Guests can cook in the ground-floor kitchen or hang out in the communal lounge and cute courtyard (there’s no bar or restaurant). On this midweek visit, it was far from raucous. A couple of people nursed beers, but there was little chatter. Most were sitting, headphones on, tapping at laptops. The Libertines had played Nottingham the night before. Perhaps everyone was coming around from that. Or were they just dumbstruck to see someone of my advanced years (in this context, anyone over 25) in a youth hostel?

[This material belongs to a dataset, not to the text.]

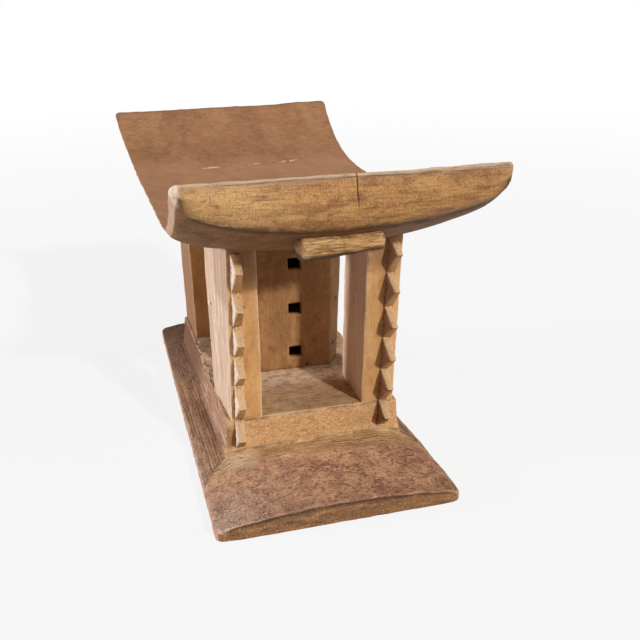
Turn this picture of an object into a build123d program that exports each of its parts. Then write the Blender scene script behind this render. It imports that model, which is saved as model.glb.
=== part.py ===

Either way, I beetled off to Junkyard, an ace craft beer bar just minutes away. The Malt Cross, a bar and arts centre in a restored Victorian music hall, is also recommended and, again, close to centrally located Igloo. Next morning, two minutes after check-out, I was in coffee shop 200 Degrees, enjoying an excellent flat white and a bagel. Who wouldn’t prefer to swerve Britain’s overpriced chain hotels and spend the money saved at such local independents? It is a win-win.
Accommodation was provided by Igloo Hybrid (4-6 Eldon Chambers, 0115 948 3822, igloohostel.co.uk); doubles from £29 room-only (en suite £39), dorm beds from £19. Travel between Manchester and Nottingham was provided by Cross Country Trains

Ask a local

Iain Simons, co-director, Nottingham’s National Videogame Arcade

Eat
The Hockley area, just east of the centre, is exploding with eateries. Café Hockley delivers the best Marmite on toast (it’s all about slice thickness), and Annie’s Burger Shack has just opened a brilliant new street-food deli place, Pico. For me, The Larder on Goosegate serves the best steak in town.

Drink
A bar disguised as a combi-boiler showroom, Boilermaker prides itself on offering “seriously comfortable and fun drinking”.

See
The grounds of Nottingham Castle are great to wander around. It’s not a huge space, but with all those hidden paths, bandstands and caves, it feels it. The Galleries of Justice , in the old courthouse, is also fantastic.